# Diy wind checker



## cholt1986 (Sep 19, 2012)

I was at my local Wal-Mart and picked up a 2 oz. spray bottle for .97 cents in the travel section, which at my local Wal-Mart the travel section is a part of the touth paste isle. Any how I filled it up with water, and use it for checking the wind. It works great!


----------



## OhWell (Aug 21, 2013)

cholt1986 said:


> I was at my local Wal-Mart and picked up a 2 oz. spray bottle for .97 cents in the travel section, which at my local Wal-Mart the travel section is a part of the touth paste isle. Any how I filled it up with water, and use it for checking the wind. It works great!


I did the same thing last year except I filled it with estrus. It worked great until the breeze blew it in my face once..... After that it was filled with scent killer so I could spray me and check the wind..


----------



## dustoffer (Jan 24, 2009)

Go over a couple of aisles and get a bottle of generic saline nasal spray. Empty it out, rinse it clean, and let it dry a couple of days. Go to HD or Lowes and buy a bottle of the chalk powder like you would use to refill your chalk line. Fill the spray bottle about half-full of the chalk powder, and presto, you've got a silent, scent-free wind checker.


----------



## cholt1986 (Sep 19, 2012)

OhWell said:


> I did the same thing last year except I filled it with estrus. It worked great until the breeze blew it in my face once..... After that it was filled with scent killer so I could spray me and check the wind..

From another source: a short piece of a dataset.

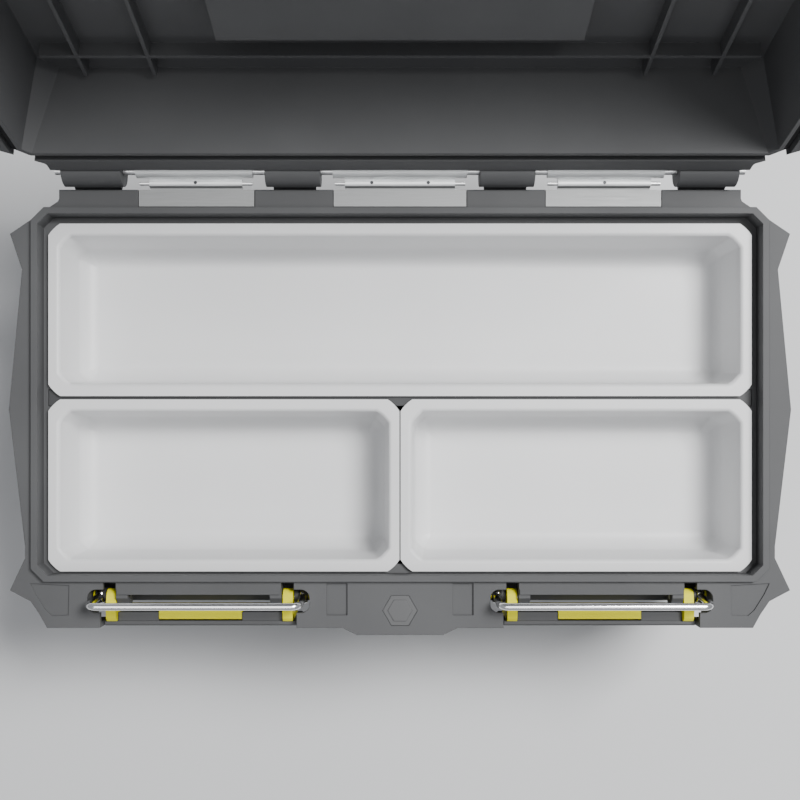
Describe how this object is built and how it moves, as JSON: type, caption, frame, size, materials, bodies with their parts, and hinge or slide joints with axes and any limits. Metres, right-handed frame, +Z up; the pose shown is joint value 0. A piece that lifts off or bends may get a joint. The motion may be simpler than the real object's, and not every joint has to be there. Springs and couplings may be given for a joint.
{
  "type": "toolbox",
  "caption": "Wide rugged plastic toolbox with lift-out bins under a hinged lid, wire-bail front latches and a fold-down carry handle.",
  "frame": {"origin": "centre of the flat base", "axes": "+X along the hinge, -Y towards the latches, +Z up; at rest the lid is fully open"},
  "size_m": [0.5428, 0.4439, 0.4977],
  "materials": {
    "shell_grey": "fine textured charcoal-grey structural plastic",
    "bin_grey": "smooth satin light-grey plastic",
    "latch_yellow": "satin yellow plastic",
    "trim_dark": "dark grey glass-filled plastic",
    "rubber": "black elastomer",
    "chrome": "bright chromed wire",
    "hinge_steel": "zinc-plated brushed steel"
  },
  "bodies": {
    "body": {"body_shell": "shell_grey", "base_pads": "rubber", "front_badge": "trim_dark", "bin_rail": "trim_dark", "hinge_rod": "chrome", "hinge_leaf_left": "hinge_steel", "hinge_leaf_center": "hinge_steel", "hinge_leaf_right": "hinge_steel", "hinge_leaf_pins": "chrome", "hinge_set_screws": "trim_dark", "latch_pins_left": "hinge_steel", "latch_pins_right": "hinge_steel"},
    "lid": {"lid_shell": "shell_grey", "lid_seal": "rubber", "lid_strike_left": "hinge_steel", "lid_strike_right": "hinge_steel", "handle_pins": "hinge_steel"},
    "handle": {"carry_handle": "trim_dark", "handle_grip": "rubber"},
    "rear_bin": {"bin_rear": "bin_grey"},
    "front_left_bin": {"bin_front_left": "bin_grey"},
    "front_right_bin": {"bin_front_right": "bin_grey"},
    "lever_left": {"latch_lever_left": "latch_yellow", "latch_cover_left": "shell_grey"},
    "bushes_left": {"latch_bushes_left": "trim_dark"},
    "bail_left": {"latch_bail_left": "chrome"},
    "lever_right": {"latch_lever_right": "latch_yellow", "latch_cover_right": "shell_grey"},
    "bushes_right": {"latch_bushes_right": "trim_dark"},
    "bail_right": {"latch_bail_right": "chrome"}
  },
  "joints": [
    {"name": "lid_hinge", "type": "hinge", "parent": "body", "child": "lid", "pos_m": [0, 0.1535, 0.187], "axis": [-1, 0, 0], "range_deg": [-105, 0]},
    {"name": "handle_fold", "type": "hinge", "parent": "lid", "child": "handle", "pos_m": [0, 0.2448, 0.34423], "axis": [1, 0, 0], "range_deg": [0, 90]},
    {"name": "rear_bin_lift", "type": "slide", "parent": "body", "child": "rear_bin", "axis": [0, 0, 1], "range_m": [0, 0.06]},
    {"name": "front_left_bin_lift", "type": "slide", "parent": "body", "child": "front_left_bin", "axis": [0, 0, 1], "range_m": [0, 0.06]},
    {"name": "front_right_bin_lift", "type": "slide", "parent": "body", "child": "front_right_bin", "axis": [0, 0, 1], "range_m": [0, 0.06]},
    {"name": "lever_turn_left", "type": "hinge", "parent": "body", "child": "lever_left", "pos_m": [-0.14, -0.1415, 0.171], "axis": [-1, 0, 0], "range_deg": [0, 85]},
    {"name": "bush_turn_left", "type": "hinge", "parent": "lever_left", "child": "bushes_left", "pos_m": [-0.14, -0.141, 0.165], "axis": [1, 0, 0], "range_deg": [0, 85]},
    {"name": "bail_swing_left", "type": "hinge", "parent": "bushes_left", "child": "bail_left", "pos_m": [-0.14, -0.141, 0.165], "axis": [1, 0, 0], "range_deg": [-15.15, 0]},
    {"name": "lever_turn_right", "type": "hinge", "parent": "body", "child": "lever_right", "pos_m": [0.14, -0.1415, 0.171], "axis": [-1, 0, 0], "range_deg": [0, 85]},
    {"name": "bush_turn_right", "type": "hinge", "parent": "lever_right", "child": "bushes_right", "pos_m": [0.14, -0.141, 0.165], "axis": [1, 0, 0], "range_deg": [0, 85]},
    {"name": "bail_swing_right", "type": "hinge", "parent": "bushes_right", "child": "bail_right", "pos_m": [0.14, -0.141, 0.165], "axis": [1, 0, 0], "range_deg": [-15.15, 0]}
  ],
  "couplings": [
    {"joint": "bush_turn_left", "follows": "lever_turn_left", "ratio": 1},
    {"joint": "bush_turn_right", "follows": "lever_turn_right", "ratio": 1}
  ]
}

Ya I filled one with estrus too. I will make sure and stay upwind when I spray it haha!


----------



## cholt1986 (Sep 19, 2012)

dustoffer said:


> Go over a couple of aisles and get a bottle of generic saline nasal spray. Empty it out, rinse it clean, and let it dry a couple of days. Go to HD or Lowes and buy a bottle of the chalk powder like you would use to refill your chalk line. Fill the spray bottle about half-full of the chalk powder, and presto, you've got a silent, scent-free wind checker.


That is a good idea thanks!


----------



## escout (May 28, 2013)

Is the colored chalk any easier to see by chance?


----------



## Tennessee Lead (Sep 4, 2014)

Would corn starch powder work as a refill? 


Sent from my iPhone using Tapatalk


----------



## theadmiral518 (Jun 10, 2014)

Tennessee Lead said:


> Would corn starch powder work as a refill?
> 
> 
> Sent from my iPhone using Tapatalk


That's what I use.


----------



## widow maker 223 (Sep 7, 2011)

Get a pill bottle, then go find some milk weed. Best ever wind checker.


----------



## Seadonist (Jan 5, 2015)

I bought a big bag of the fake snow from Hobby Lobby last year for like $3.00. It rises and falls with thermals and the bag I picked up is practically a lifetime supply.


Sent from my iPhone using Tapatalk


----------



## Tennessee Lead (Sep 4, 2014)

theadmiral518 said:


> That's what I use.


Thanks 


Sent from my iPhone using Tapatalk


----------



## stevenyoder.lil (May 14, 2015)

widow maker 223 said:


> Get a pill bottle, then go find some milk weed. Best ever wind checker.


This. Did that this year and those little things hang in the wind a long ways. Not only is it free but the you can see what the wind is doing 30 ft away. 

Sent from my SM-G900V using Tapatalk


----------



## b0w_bender (Apr 30, 2006)

I've used cat tails and milk weed free and an endless supply. They both work great. I'm on my third season of the same cat tail. 
I've also used the chalk in a bottle but it doesn't float like the commercial wind testers I think unscented talcum powder would be better but I haven't run out of the chalk yet to test it. Cornstarch can have issues if it gets wet but I'm sure that would work too.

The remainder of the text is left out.